- **Challenge**: Please return the full listing below without altering anything.

* BEGIN Information provided *

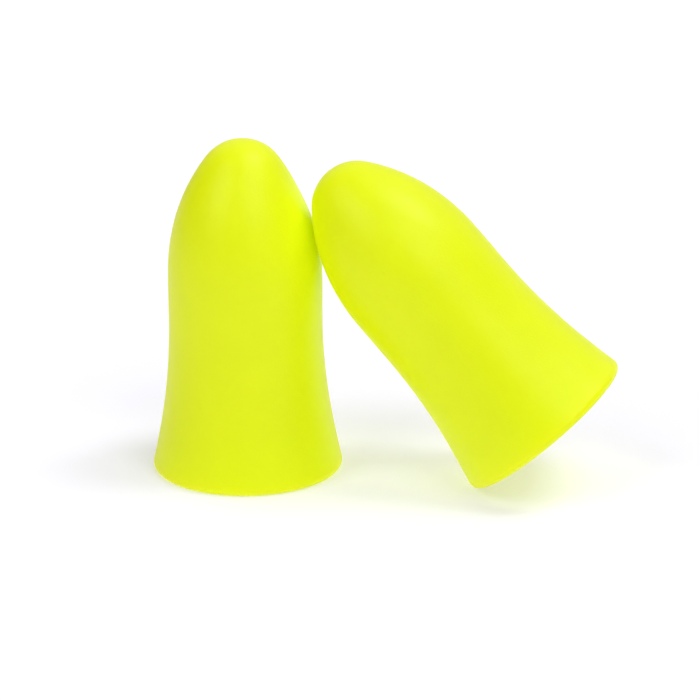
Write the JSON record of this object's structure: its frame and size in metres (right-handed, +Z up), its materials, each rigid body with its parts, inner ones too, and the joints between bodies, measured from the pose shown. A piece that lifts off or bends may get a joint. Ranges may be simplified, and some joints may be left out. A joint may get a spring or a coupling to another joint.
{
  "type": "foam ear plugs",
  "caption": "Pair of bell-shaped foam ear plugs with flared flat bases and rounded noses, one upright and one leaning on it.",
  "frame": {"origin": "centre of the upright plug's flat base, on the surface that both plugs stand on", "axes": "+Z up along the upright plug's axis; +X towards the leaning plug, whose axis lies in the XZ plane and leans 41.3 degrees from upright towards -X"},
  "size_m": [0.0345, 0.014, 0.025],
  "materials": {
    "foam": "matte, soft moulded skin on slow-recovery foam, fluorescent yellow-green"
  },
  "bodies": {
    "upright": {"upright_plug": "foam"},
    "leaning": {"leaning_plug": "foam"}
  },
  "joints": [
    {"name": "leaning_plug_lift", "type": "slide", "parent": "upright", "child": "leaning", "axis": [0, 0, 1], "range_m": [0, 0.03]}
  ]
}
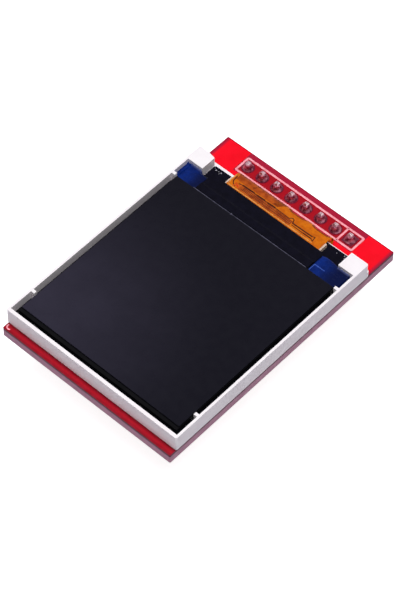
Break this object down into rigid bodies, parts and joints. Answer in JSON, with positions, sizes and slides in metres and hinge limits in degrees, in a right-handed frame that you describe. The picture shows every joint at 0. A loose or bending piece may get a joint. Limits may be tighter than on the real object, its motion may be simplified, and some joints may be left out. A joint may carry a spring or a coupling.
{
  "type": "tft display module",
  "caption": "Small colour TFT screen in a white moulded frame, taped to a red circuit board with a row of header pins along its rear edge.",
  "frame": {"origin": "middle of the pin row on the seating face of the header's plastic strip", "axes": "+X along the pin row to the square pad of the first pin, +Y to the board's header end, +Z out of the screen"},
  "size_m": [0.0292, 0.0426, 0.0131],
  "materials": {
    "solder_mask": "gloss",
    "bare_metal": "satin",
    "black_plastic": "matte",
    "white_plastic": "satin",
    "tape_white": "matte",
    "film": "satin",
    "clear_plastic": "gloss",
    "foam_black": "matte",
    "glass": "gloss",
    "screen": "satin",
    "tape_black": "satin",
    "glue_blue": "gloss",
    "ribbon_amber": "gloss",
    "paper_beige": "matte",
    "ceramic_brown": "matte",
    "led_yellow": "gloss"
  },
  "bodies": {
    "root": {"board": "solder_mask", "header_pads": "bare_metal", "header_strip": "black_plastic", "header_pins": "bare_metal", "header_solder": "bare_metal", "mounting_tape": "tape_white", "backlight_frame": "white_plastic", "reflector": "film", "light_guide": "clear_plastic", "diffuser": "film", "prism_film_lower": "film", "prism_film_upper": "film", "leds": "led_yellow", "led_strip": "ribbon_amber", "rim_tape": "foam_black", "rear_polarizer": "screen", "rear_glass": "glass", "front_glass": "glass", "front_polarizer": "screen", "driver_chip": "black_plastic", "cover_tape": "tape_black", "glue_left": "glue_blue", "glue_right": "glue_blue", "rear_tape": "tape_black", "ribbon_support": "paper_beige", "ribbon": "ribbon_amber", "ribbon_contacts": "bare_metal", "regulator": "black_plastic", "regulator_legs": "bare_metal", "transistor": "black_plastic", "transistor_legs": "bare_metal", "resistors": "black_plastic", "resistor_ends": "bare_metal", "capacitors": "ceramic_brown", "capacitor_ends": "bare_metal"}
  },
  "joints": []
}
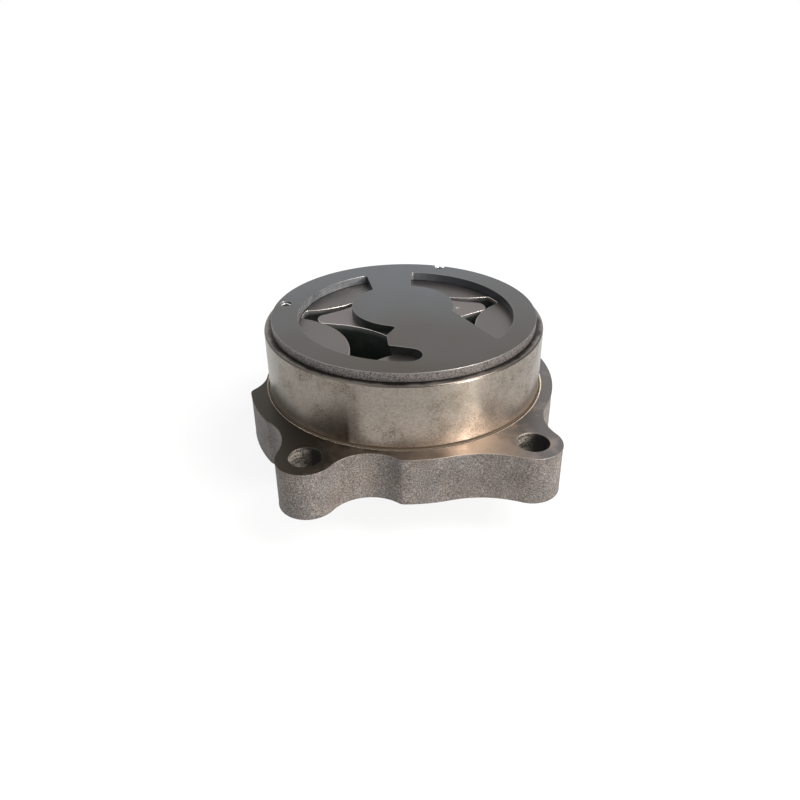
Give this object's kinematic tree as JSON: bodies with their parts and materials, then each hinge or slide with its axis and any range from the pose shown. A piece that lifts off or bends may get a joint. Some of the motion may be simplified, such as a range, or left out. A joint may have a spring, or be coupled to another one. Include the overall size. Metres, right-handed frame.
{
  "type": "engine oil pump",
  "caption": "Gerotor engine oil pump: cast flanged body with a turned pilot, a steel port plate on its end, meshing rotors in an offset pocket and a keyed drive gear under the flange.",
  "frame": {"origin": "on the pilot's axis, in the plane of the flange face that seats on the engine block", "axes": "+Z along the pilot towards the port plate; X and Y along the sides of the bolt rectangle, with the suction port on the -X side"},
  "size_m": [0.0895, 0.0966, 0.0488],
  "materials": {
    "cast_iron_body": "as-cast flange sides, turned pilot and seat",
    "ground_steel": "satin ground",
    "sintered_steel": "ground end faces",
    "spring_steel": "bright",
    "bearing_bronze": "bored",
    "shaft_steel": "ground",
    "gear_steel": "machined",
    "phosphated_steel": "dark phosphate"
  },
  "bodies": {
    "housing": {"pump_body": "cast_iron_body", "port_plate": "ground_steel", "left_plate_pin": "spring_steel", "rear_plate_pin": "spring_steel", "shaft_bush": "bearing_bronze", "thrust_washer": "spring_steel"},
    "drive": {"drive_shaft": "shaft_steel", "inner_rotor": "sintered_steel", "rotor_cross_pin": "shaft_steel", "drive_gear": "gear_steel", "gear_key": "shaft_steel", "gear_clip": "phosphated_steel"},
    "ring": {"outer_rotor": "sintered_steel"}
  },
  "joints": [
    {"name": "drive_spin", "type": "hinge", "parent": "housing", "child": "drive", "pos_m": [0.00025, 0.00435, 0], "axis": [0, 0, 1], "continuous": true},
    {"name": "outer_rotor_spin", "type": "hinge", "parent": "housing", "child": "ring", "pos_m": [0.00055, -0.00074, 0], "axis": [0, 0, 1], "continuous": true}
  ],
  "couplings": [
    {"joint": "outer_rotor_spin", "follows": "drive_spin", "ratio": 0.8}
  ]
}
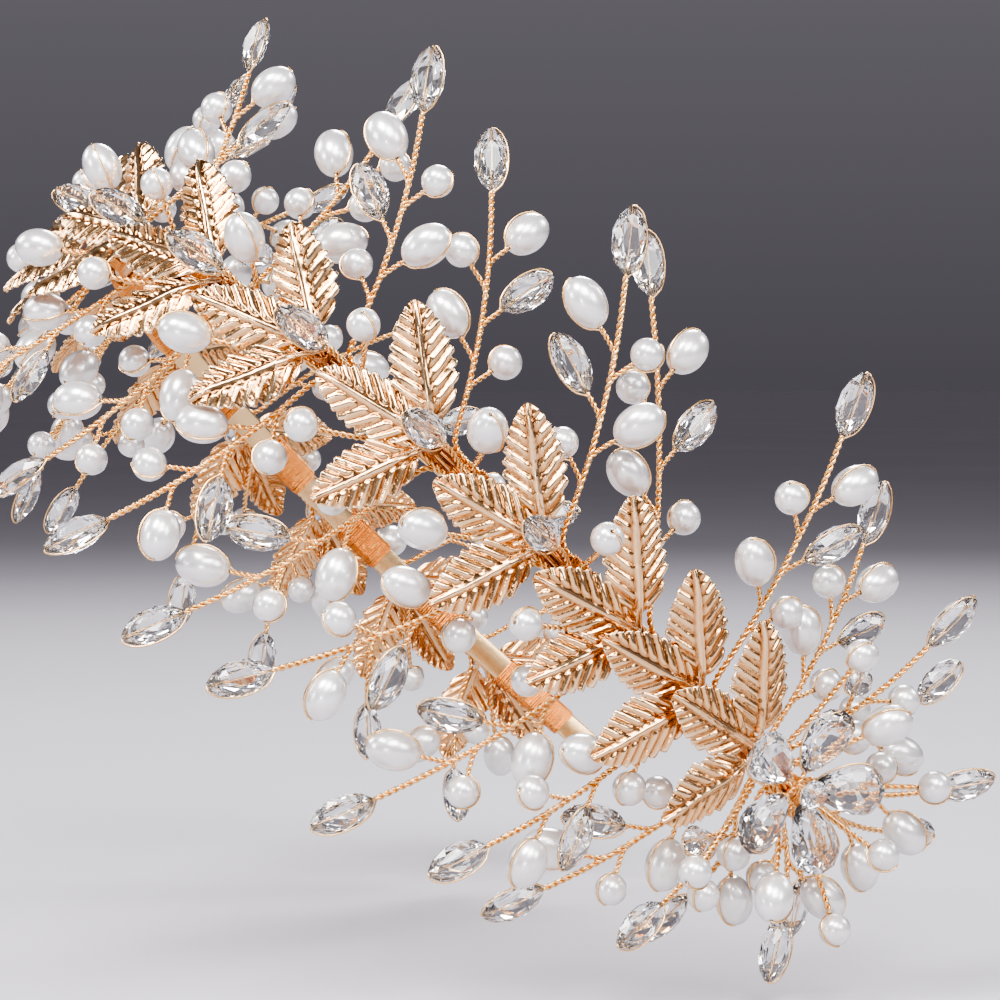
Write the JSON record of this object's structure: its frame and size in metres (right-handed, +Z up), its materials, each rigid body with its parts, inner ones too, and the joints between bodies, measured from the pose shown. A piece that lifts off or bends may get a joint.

* END Information provided *

- **Response for this exercise**:
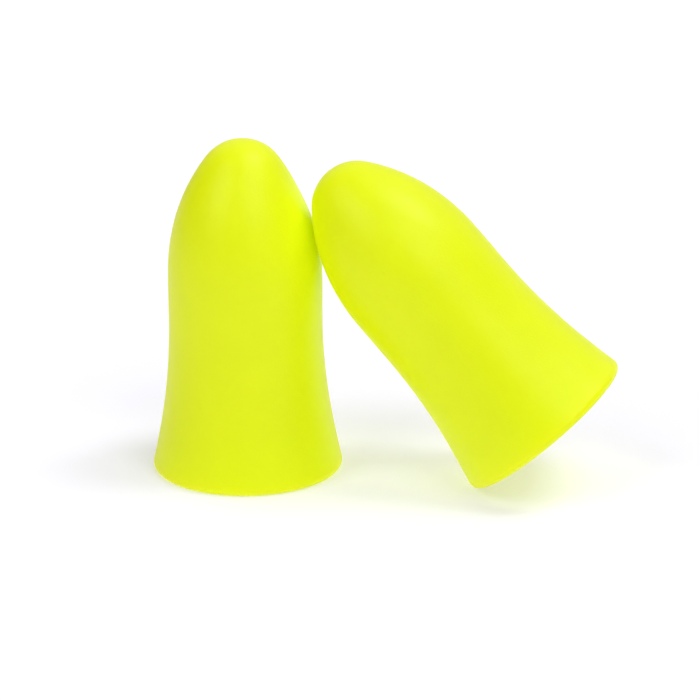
Write the JSON record of this object's structure: its frame and size in metres (right-handed, +Z up), its materials, each rigid body with its parts, inner ones too, and the joints between bodies, measured from the pose shown. A piece that lifts off or bends may get a joint. Ranges may be simplified, and some joints may be left out. A joint may get a spring or a coupling to another joint.
{
  "type": "foam ear plugs",
  "caption": "Pair of bell-shaped foam ear plugs with flared flat bases and rounded noses, one upright and one leaning on it.",
  "frame": {"origin": "centre of the upright plug's flat base, on the surface that both plugs stand on", "axes": "+Z up along the upright plug's axis; +X towards the leaning plug, whose axis lies in the XZ plane and leans 41.3 degrees from upright towards -X"},
  "size_m": [0.0345, 0.014, 0.025],
  "materials": {
    "foam": "matte, soft moulded skin on slow-recovery foam, fluorescent yellow-green"
  },
  "bodies": {
    "upright": {"upright_plug": "foam"},
    "leaning": {"leaning_plug": "foam"}
  },
  "joints": [
    {"name": "leaning_plug_lift", "type": "slide", "parent": "upright", "child": "leaning", "axis": [0, 0, 1], "range_m": [0, 0.03]}
  ]
}
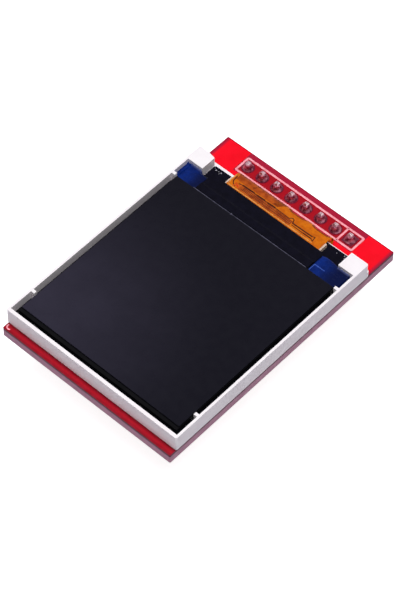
Break this object down into rigid bodies, parts and joints. Answer in JSON, with positions, sizes and slides in metres and hinge limits in degrees, in a right-handed frame that you describe. The picture shows every joint at 0. A loose or bending piece may get a joint. Limits may be tighter than on the real object, its motion may be simplified, and some joints may be left out. A joint may carry a spring or a coupling.
{
  "type": "tft display module",
  "caption": "Small colour TFT screen in a white moulded frame, taped to a red circuit board with a row of header pins along its rear edge.",
  "frame": {"origin": "middle of the pin row on the seating face of the header's plastic strip", "axes": "+X along the pin row to the square pad of the first pin, +Y to the board's header end, +Z out of the screen"},
  "size_m": [0.0292, 0.0426, 0.0131],
  "materials": {
    "solder_mask": "gloss",
    "bare_metal": "satin",
    "black_plastic": "matte",
    "white_plastic": "satin",
    "tape_white": "matte",
    "film": "satin",
    "clear_plastic": "gloss",
    "foam_black": "matte",
    "glass": "gloss",
    "screen": "satin",
    "tape_black": "satin",
    "glue_blue": "gloss",
    "ribbon_amber": "gloss",
    "paper_beige": "matte",
    "ceramic_brown": "matte",
    "led_yellow": "gloss"
  },
  "bodies": {
    "root": {"board": "solder_mask", "header_pads": "bare_metal", "header_strip": "black_plastic", "header_pins": "bare_metal", "header_solder": "bare_metal", "mounting_tape": "tape_white", "backlight_frame": "white_plastic", "reflector": "film", "light_guide": "clear_plastic", "diffuser": "film", "prism_film_lower": "film", "prism_film_upper": "film", "leds": "led_yellow", "led_strip": "ribbon_amber", "rim_tape": "foam_black", "rear_polarizer": "screen", "rear_glass": "glass", "front_glass": "glass", "front_polarizer": "screen", "driver_chip": "black_plastic", "cover_tape": "tape_black", "glue_left": "glue_blue", "glue_right": "glue_blue", "rear_tape": "tape_black", "ribbon_support": "paper_beige", "ribbon": "ribbon_amber", "ribbon_contacts": "bare_metal", "regulator": "black_plastic", "regulator_legs": "bare_metal", "transistor": "black_plastic", "transistor_legs": "bare_metal", "resistors": "black_plastic", "resistor_ends": "bare_metal", "capacitors": "ceramic_brown", "capacitor_ends": "bare_metal"}
  },
  "joints": []
}
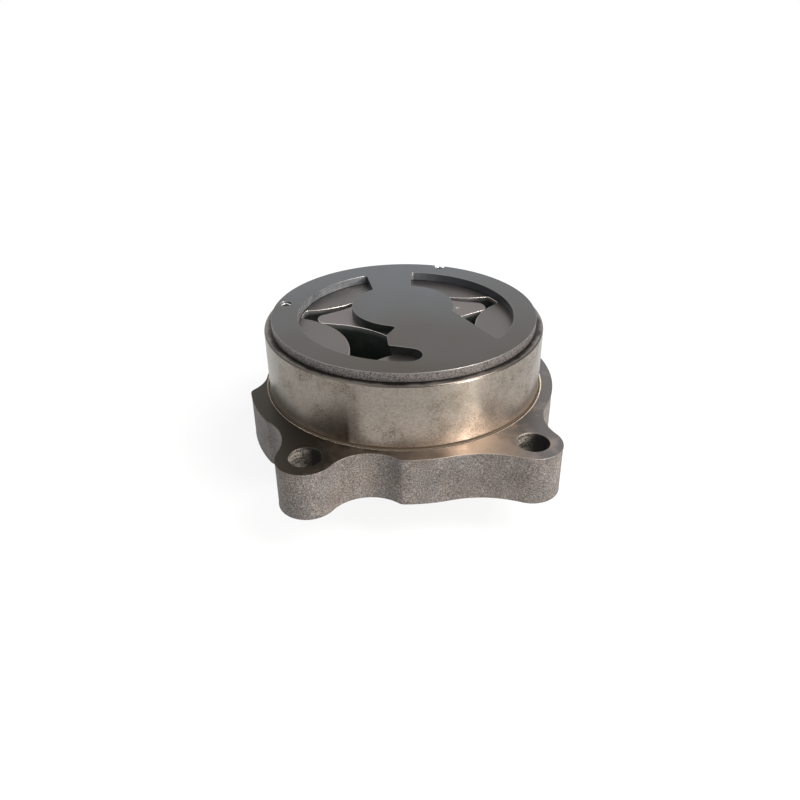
Give this object's kinematic tree as JSON: bodies with their parts and materials, then each hinge or slide with its axis and any range from the pose shown. A piece that lifts off or bends may get a joint. Some of the motion may be simplified, such as a range, or left out. A joint may have a spring, or be coupled to another one. Include the overall size. Metres, right-handed frame.
{
  "type": "engine oil pump",
  "caption": "Gerotor engine oil pump: cast flanged body with a turned pilot, a steel port plate on its end, meshing rotors in an offset pocket and a keyed drive gear under the flange.",
  "frame": {"origin": "on the pilot's axis, in the plane of the flange face that seats on the engine block", "axes": "+Z along the pilot towards the port plate; X and Y along the sides of the bolt rectangle, with the suction port on the -X side"},
  "size_m": [0.0895, 0.0966, 0.0488],
  "materials": {
    "cast_iron_body": "as-cast flange sides, turned pilot and seat",
    "ground_steel": "satin ground",
    "sintered_steel": "ground end faces",
    "spring_steel": "bright",
    "bearing_bronze": "bored",
    "shaft_steel": "ground",
    "gear_steel": "machined",
    "phosphated_steel": "dark phosphate"
  },
  "bodies": {
    "housing": {"pump_body": "cast_iron_body", "port_plate": "ground_steel", "left_plate_pin": "spring_steel", "rear_plate_pin": "spring_steel", "shaft_bush": "bearing_bronze", "thrust_washer": "spring_steel"},
    "drive": {"drive_shaft": "shaft_steel", "inner_rotor": "sintered_steel", "rotor_cross_pin": "shaft_steel", "drive_gear": "gear_steel", "gear_key": "shaft_steel", "gear_clip": "phosphated_steel"},
    "ring": {"outer_rotor": "sintered_steel"}
  },
  "joints": [
    {"name": "drive_spin", "type": "hinge", "parent": "housing", "child": "drive", "pos_m": [0.00025, 0.00435, 0], "axis": [0, 0, 1], "continuous": true},
    {"name": "outer_rotor_spin", "type": "hinge", "parent": "housing", "child": "ring", "pos_m": [0.00055, -0.00074, 0], "axis": [0, 0, 1], "continuous": true}
  ],
  "couplings": [
    {"joint": "outer_rotor_spin", "follows": "drive_spin", "ratio": 0.8}
  ]
}
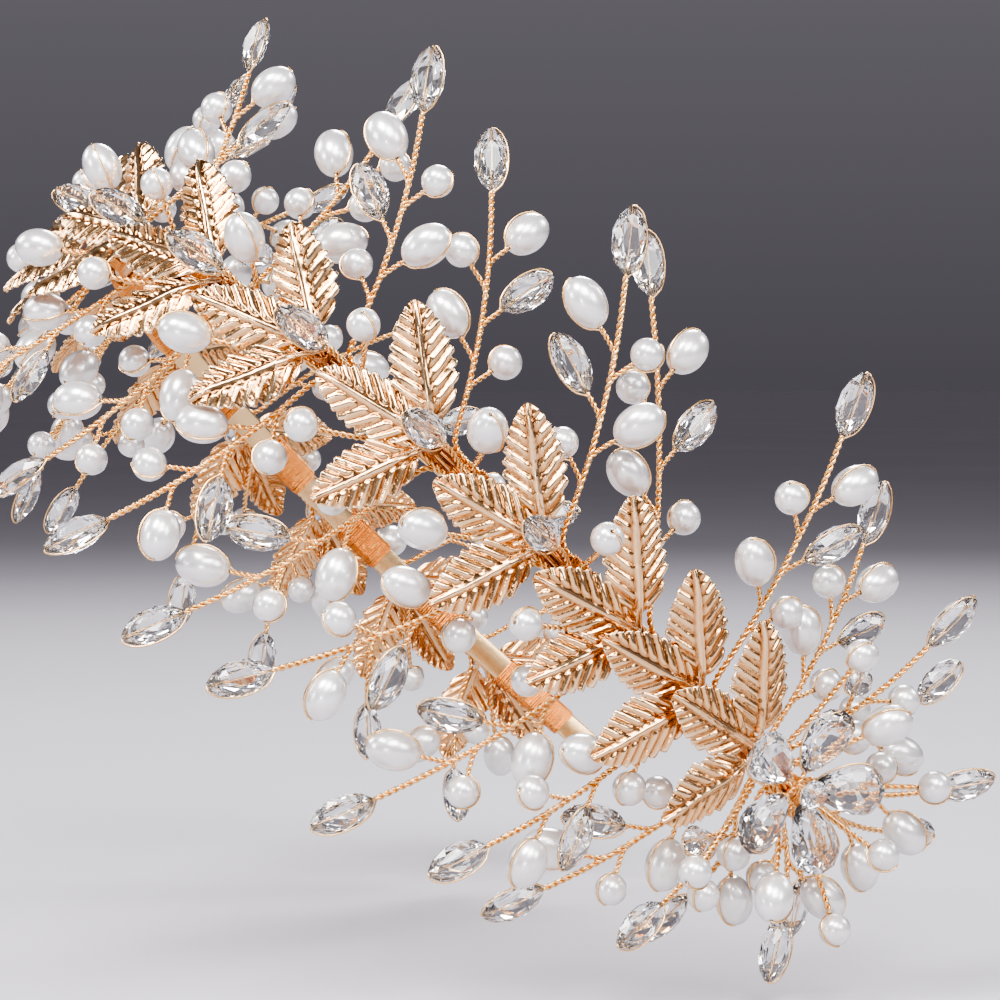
Write the JSON record of this object's structure: its frame and size in metres (right-handed, +Z up), its materials, each rigid body with its parts, inner ones too, and the joints between bodies, measured from the pose shown. A piece that lifts off or bends may get a joint.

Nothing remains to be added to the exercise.